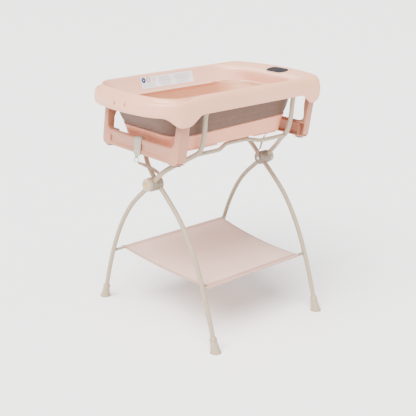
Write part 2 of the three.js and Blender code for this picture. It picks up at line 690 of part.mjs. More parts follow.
/** The plastic hook that grips the leg's cross bar: over the top, down the outside, an eye. */
function strapHook(depth) {
  const outside = -depth / 2 + 1 - GAP;
  const inside = -depth / 2 + LEG.barDepth;
  const top = LEG.barTop + GAP;
  const t = HOOK.thick;
  const section = new THREE.Shape();
  section.moveTo(outside, LEG.bottom - 4);
  section.lineTo(outside, LEG.barTop - 4.6);
  section.lineTo(outside + 3.6, top);
  section.lineTo(inside - LEG.bevel + 0.2, top);
  section.lineTo(inside - 3, LEG.barTop - LEG.bevel + 3.6);
  section.lineTo(inside - 0.4, LEG.barTop - LEG.bevel + 6.2);
  section.lineTo(inside - LEG.bevel + 1.8, top + t);
  section.lineTo(outside + 2, top + t);
  section.lineTo(outside - t, LEG.barTop - 2.6);
  section.lineTo(outside - t, LEG.bottom - 4);
  section.closePath();
  const geometry = new THREE.ExtrudeGeometry(section, { depth: HOOK.width, bevelEnabled: false });
  geometry.rotateX(Math.PI / 2);
  geometry.translate(0, HOOK.y + HOOK.width / 2, 0);
  const neck = block(outside - t, outside, HOOK.y - 8, HOOK.y + 8, LEG.bottom - 16, LEG.bottom - 3);
  const eye = drumX(3.6, 3.6, outside - t - 5, outside + 5, HOOK.y, LEG.bottom - 11.5, 10);
  return solid(geometry).add(neck).subtract(eye);
}

function strapRing(depth) {
  const geometry = new THREE.TorusGeometry(RING.r, RING.wire, 6, 16);
  const x = -depth / 2 + 1 - GAP - HOOK.thick / 2;
  geometry.rotateX(Math.PI / 2);
  geometry.translate(x, HOOK.y, LEG.bottom - 11.5 - RING.r);
  return solid(geometry);
}

/** The webbing from the ring over the hub to its inner face, as a flat band. */
function strap(ring, side) {
  const face = INNER_X.hub - HUB.thick / 2;
  const path = [
    ring,
    [THREE.MathUtils.lerp(ring[0], STAND_X + side * (face + 8), 0.5), (ring[1] + 650) / 2 + 3],
    [STAND_X + side * (face + 8), 648],
    [STAND_X + side * (face - 1), 640],
    [STAND_X + side * (face - 4), 630],
    [STAND_X + side * (face - 4), 616.5],
  ];
  const section = path.map(([x, z], i) => {
    const before = path[Math.max(0, i - 1)];
    const after = path[Math.min(path.length - 1, i + 1)];
    const along = new THREE.Vector2(after[0] - before[0], after[1] - before[1]).normalize();
    const nx = (-along.y * STRAP.thick) / 2;
    const nz = (along.x * STRAP.thick) / 2;
    const y = THREE.MathUtils.lerp(HOOK.y, 0, i / (path.length - 1));
    const w = STRAP.width / 2;
    return [
      new THREE.Vector3(x + nx, y - w, z + nz), new THREE.Vector3(x - nx, y - w, z - nz),
      new THREE.Vector3(x - nx, y + w, z - nz), new THREE.Vector3(x + nx, y + w, z + nz),
    ];
  });
  return loft(section, false);
}

// ---------------------------------------------------------------- details on the rim
function displayFrame() {
  const { length, width, frame } = DISPLAY;
  const ring = plate(stadium(length, width), -9, 6.6)
    .subtract(plate(stadium(length - 2 * frame, width - 2 * frame), 1, 20))
    .subtract(plate(stadium(length - 6 * frame, width - 6 * frame), -20, 20));
  return onDeck(ring);
}

function displayLens() {
  const { length, width, frame } = DISPLAY;
  return onDeck(plate(stadium(length - 2 * frame, width - 2 * frame, -GAP), 1 + GAP, 5.8));
}

/** The sticker on the far inner face of the rim, which follows that face's slope. */
function label() {
  const { x0, x1, z0, z1, thick } = LABEL;
  const faceY = (z) => 208 + ((z - STEP_Z) * (224 - 208)) / (952 - STEP_Z);
  const upperY = (z) => 224 + ((z - 952) * (235.5 - 224)) / (981 - 952);
  const y = (z) => (z < 952 ? faceY(z) : upperY(z)) - GAP;
  const rows = [z0, 952, z1];
  const section = new THREE.Shape([
    ...rows.map((z) => new THREE.Vector2(y(z), z)),
    ...rows.slice().reverse().map((z) => new THREE.Vector2(y(z) - thick, z)),
  ]);
  const geometry = new THREE.ExtrudeGeometry(section, { depth: x1 - x0, bevelEnabled: false });
  geometry.applyMatrix4(new THREE.Matrix4().makeBasis(
    new THREE.Vector3(0, 1, 0), new THREE.Vector3(0, 0, 1), new THREE.Vector3(1, 0, 0),
  ));
  geometry.translate(x0, 0, 0);
  return solid(geometry);
}

/** A block under the rim that sits on a top rail. */
function saddle(x, side) {
  const y0 = side * (RAIL_Y - 0.5);
  const y1 = side * (RAIL_Y + 7.5);
  const over = block(x - 16, x + 16, Math.min(y0, y1), Math.max(y0, y1), RAIL_Z + 4, 977);
  const rail = drumX(TUBE_R + GAP, TUBE_R + GAP, x - 20, x + 20, side * RAIL_Y, RAIL_Z, 24);
  return over.subtract(rail);
}

// ---------------------------------------------------------------- shelf sling
function shelfSling() {
  const z = ROD_Z + ROD_R + 0.6;
  const { farLeft, farRight, nearLeft, nearRight, y, thick } = SHELF;
  const shape = new THREE.Shape();
  shape.moveTo(nearLeft, -y);
  shape.lineTo(nearRight, -y);
  shape.lineTo(farRight, y);
  shape.lineTo(farLeft, y);
  shape.closePath();
  return plate(shape, z, z + thick);
}

// ---------------------------------------------------------------- assembly
const assembly = new THREE.Group();

function add(name, body, material) {
  const mesh = new THREE.Mesh(geometryOf(body), material);
  mesh.name = name;
  assembly.add(mesh);
}

for (const [frameName, frame] of Object.entries(FRAMES)) {
  const swollen = Object.values(SIDES).map((side) => swollenSideTube(frame, side));
  Object.entries(SIDES).forEach(([sideName, side], i) => {
    add(`${frameName}_frame_tube_${sideName}`, sideTube(frame, side), paintedTube());
    add(`${frameName}_frame_boot_${sideName}`, boot(frame, side, swollen[i]), hubPlastic());
    add(`hub_${frameName}_half_${sideName}`, hubHalf(frame.width, side, swollen[i]), hubPlastic());
  });
  add(`${frameName}_frame_top_rail`, topRail(frame), paintedTube());
  add(`${frameName}_frame_cross_bar`, crossBar(frame, swollen), paintedTube());
  add(`${frameName}_frame_shelf_rod`, shelfRod(frame, swollen), paintedTube());
}

for (const [sideName, side] of Object.entries(SIDES)) {
  add(`hub_cap_${sideName}`, hubCap(side), ivory());
  add(`hub_badge_${sideName}`, hubBadge(side), gold());
  add(`hub_pivot_bolt_${sideName}`, pivotBolt(side), steel());
  add(`hub_washer_${sideName}`, frictionWasher(side), greyPlastic());
}

add('shelf_sling', shelfSling(), shelfFabric());

add('bath_rim', rim(), pinkShell());
add('bath_fold_wall', foldWall(), softWall());
add('bath_basin', basin(), pinkShell());
add('drain_seat', drainSeat(), greyPlastic());
add('drain_plug', drainPlug(), ivory());
add('display_frame', displayFrame(), pinkShell());
add('display_lens', displayLens(), darkGlass());
add('care_label', label(), paper());

for (const [sideName, side] of Object.entries(SIDES)) {
  const x = STAND_X + side * 120;
  add(`rim_saddle_near_${sideName}`, saddle(x, -1), pinkShell());
  add(`rim_saddle_far_${sideName}`, saddle(x, 1), pinkShell());
}

for (const [sideName, leg] of Object.entries({ left: LEFT_LEG, right: RIGHT_LEG })) {
  const side = SIDES[sideName];
  const mirrored = side > 0;
  const { depth } = leg;
  add(`bath_leg_${sideName}`, atLeg(legShell(depth), leg, mirrored), pinkShell());
  add(`leg_pad_${sideName}_near`, atLeg(legPad(-1, depth), leg, mirrored), greyRubber());
  add(`leg_pad_${sideName}_far`, atLeg(legPad(1, depth), leg, mirrored), greyRubber());
  add(`leg_pin_${sideName}_near`, hingePin(leg, -1), steel());
  add(`leg_pin_${sideName}_far`, hingePin(leg, 1), steel());
  add(`strap_hook_${sideName}`, atLeg(strapHook(depth), leg, mirrored), greyPlastic());
  add(`strap_ring_${sideName}`, atLeg(strapRing(depth), leg, mirrored), steel());
  add(`safety_strap_${sideName}`, strap(STRAP_TOP[sideName], side), strapWeb());
}

export default assembly;
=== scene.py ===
"""The looks of the folding baby bath and its stand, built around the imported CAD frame."""
import math
import random

import bmesh
import bpy
import numpy as np
from mathutils import Matrix, Vector


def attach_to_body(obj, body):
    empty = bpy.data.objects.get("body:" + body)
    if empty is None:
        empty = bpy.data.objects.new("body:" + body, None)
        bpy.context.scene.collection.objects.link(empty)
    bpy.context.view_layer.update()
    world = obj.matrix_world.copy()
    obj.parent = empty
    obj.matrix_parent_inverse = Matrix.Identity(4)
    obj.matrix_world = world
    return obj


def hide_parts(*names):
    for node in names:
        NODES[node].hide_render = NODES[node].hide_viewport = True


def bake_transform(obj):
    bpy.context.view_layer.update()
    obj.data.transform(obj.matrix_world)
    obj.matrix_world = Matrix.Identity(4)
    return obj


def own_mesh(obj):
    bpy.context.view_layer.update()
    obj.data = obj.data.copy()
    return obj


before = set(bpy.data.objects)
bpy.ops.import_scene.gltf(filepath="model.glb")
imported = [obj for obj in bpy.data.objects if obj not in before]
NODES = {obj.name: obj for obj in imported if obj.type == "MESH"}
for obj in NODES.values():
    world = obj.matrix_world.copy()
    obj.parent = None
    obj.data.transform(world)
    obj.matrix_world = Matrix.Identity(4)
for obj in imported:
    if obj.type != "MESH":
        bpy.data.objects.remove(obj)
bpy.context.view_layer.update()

MM = 0.001
TAU = 2 * math.pi

# ------------------------------------------------------------------ sizes, in millimetres
STAND_X = 24
TUBE_R = 9.5
BAR_R = 8
ROD_R = 6
HUB_Z = 605
OUTER_X = {"foot": 319.6, "hub": 309, "rail": 230}
INNER_X = {"foot": 285.6, "hub": 284, "rail": 215}
RAIL_Y, RAIL_Z, RAIL_BEND = 241, 945, 42
# how far inside, short of and below the rail each point of its corner lies
RAIL_CORNER = [(1, 6, 26), (7, 1, 7), (24, 0, 0), (RAIL_BEND, 0, 0)]
BAR_Y, BAR_Z = 190, 752
BAR_JOG = {"out": 105, "in": 60, "shoulder": 12, "inward": 24, "up": 10, "middle": -15}
ROD_Y, ROD_Z = 277.4, 241
# one side of a frame seen along X: distance from the pivot plane, height
LEG_PROFILE = [
    (353, 11), (332, 84), (296, 195), (235, 345), (152, 475), (72, 548), (34, 580),
]
UPRIGHT_PROFILE = [
    (30, 634), (62, 664), (95, 690), (165, 738), (199, 762), (216, 797), (227, 850), (231, 898),
]
# a side tube moves inwards between these heights below its hub, and these distances above it
NARROWING = {"below_hub": (200, 560), "above_hub": (38, 215)}
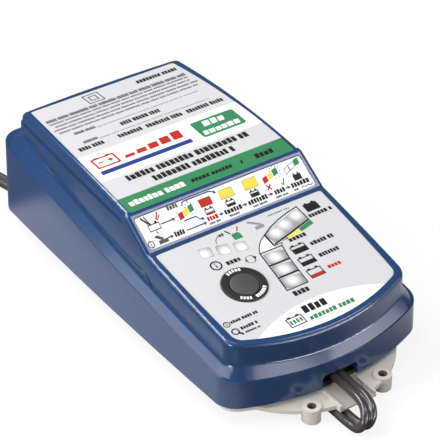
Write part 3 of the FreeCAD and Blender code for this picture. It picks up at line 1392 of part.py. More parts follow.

- _What the task requires_
Using the records above, list each line that includes "picture".

- _Expected answer_
Write part 2 of the three.js and Blender code for this picture. It picks up at line 690 of part.mjs. More parts follow.
Write part 3 of the FreeCAD and Blender code for this picture. It picks up at line 1392 of part.py. More parts follow.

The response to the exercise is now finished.